Pakistani court rules schizophrenia not a permanent disorder

The decision means death row inmate Imdad Ali, who "hears voices in his head that command him" and was diagnosed with the mental illness, could be executed as early as October 26.

The court says schizophrenia is a "recoverable disease," which means it does not fall within its legal definition of permanent disorders. The inmate's wife Safia Bano who has protested the death sentence says her husband is "completely delusional".
Image Source

The court says schizophrenia is a "recoverable disease," which means it does not fall within its legal definition of permanent disorders. The inmate's wife Safia Bano who has protested the death sentence says her husband is "completely delusional".

The Supreme Court of Pakistan has said schizophrenia does not fall within its legal definition of mental disorders. The decision means prisoner Imdad Ali who was diagnosed with the mental illness could soon face execution as early as October 26.

Pakistan has executed 425 people since lifting a moratorium on the death penalty in 2015, after Taliban gunmen massacred 150 people, including 130 children, at a boys school in Peshawar. Initially limited to those convicted of terrorism, the death sentence was expanded to all capital crimes.

Britain-based rights group Reprieve's death penalty team director Maya Foya said, "It is outrageous for Pakistan's Supreme Court to claim that schizophrenia is not a mental illness, and flies in the face of accepted medical knowledge, including Pakistan's own mental health laws."

The case of Imdad

Government doctors in 2012 diagnosed Ali, 50, with paranoid schizophrenia, after he was sentenced to death in 2002 for the murder of a cleric.

He was scheduled to be hanged on September 20 but was granted a last-minute reprieve from the top court due to pending hearings. When the hearings resumed, a three-judge bench ruled schizophrenia was "not a permanent mental disorder".

"It is, therefore, a recoverable disease, which, in all the cases, does not fall within the definition of 'mental disorder'," the judges said in Thursday's verdict.

The verdict relied on two dictionary definitions of the term schizophrenia, as well as a 1988 judgment by the supreme court in neighbouring India.

The American Psychological Association defines schizophrenia as: "a serious mental illness characterised by incoherent or illogical thoughts, bizarre behaviour and speech, and delusions or hallucinations, such as hearing voices.

Dr Tahir Feroze, a government psychiatrist who has treated Ali for the last eight years of his incarceration, said Ali suffers from delusions that he controls the world and he hears voices in his head that command him.

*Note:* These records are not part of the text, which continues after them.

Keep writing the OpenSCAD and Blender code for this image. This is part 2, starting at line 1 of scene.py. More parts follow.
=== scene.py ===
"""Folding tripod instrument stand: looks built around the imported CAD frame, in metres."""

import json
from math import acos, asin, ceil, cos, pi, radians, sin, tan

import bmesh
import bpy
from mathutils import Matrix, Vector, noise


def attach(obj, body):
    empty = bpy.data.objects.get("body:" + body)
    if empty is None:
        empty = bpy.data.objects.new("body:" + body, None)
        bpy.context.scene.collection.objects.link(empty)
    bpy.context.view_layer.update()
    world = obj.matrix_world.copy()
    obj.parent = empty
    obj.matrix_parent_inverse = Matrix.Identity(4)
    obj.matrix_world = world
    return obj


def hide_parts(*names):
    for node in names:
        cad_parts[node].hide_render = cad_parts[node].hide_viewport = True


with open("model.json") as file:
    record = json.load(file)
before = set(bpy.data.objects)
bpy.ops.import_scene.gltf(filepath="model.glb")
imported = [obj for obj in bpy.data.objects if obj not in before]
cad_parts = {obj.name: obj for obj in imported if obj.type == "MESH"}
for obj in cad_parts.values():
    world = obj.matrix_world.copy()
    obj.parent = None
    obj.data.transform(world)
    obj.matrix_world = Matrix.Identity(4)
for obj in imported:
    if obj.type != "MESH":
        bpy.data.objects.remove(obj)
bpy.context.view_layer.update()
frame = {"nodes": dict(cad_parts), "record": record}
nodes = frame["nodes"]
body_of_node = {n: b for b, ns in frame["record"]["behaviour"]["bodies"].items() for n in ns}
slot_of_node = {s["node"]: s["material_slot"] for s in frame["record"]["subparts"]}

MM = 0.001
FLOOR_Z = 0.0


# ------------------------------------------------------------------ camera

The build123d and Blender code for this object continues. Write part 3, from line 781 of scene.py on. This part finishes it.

Feroze and two other doctors certified Ali's condition in 2012. But according to Ali's lawyer Sarah Belal, the government report certifying Ali's condition had never been presented in court before 2016.

Belal said Ali is unfit to be executed as he is unable to understand his crime and punishment, and that doing so would violate Pakistan's obligations under a United Nations treaty, the International Covenant on Civil and Political Rights.

"He is completely delusional", said Ali's wife Safia Bano.

Bano has sought forgiveness for her husband from the heirs of the murder victim, a feature of Islamic law used in Pakistan that might help avert execution but they refused to meet her.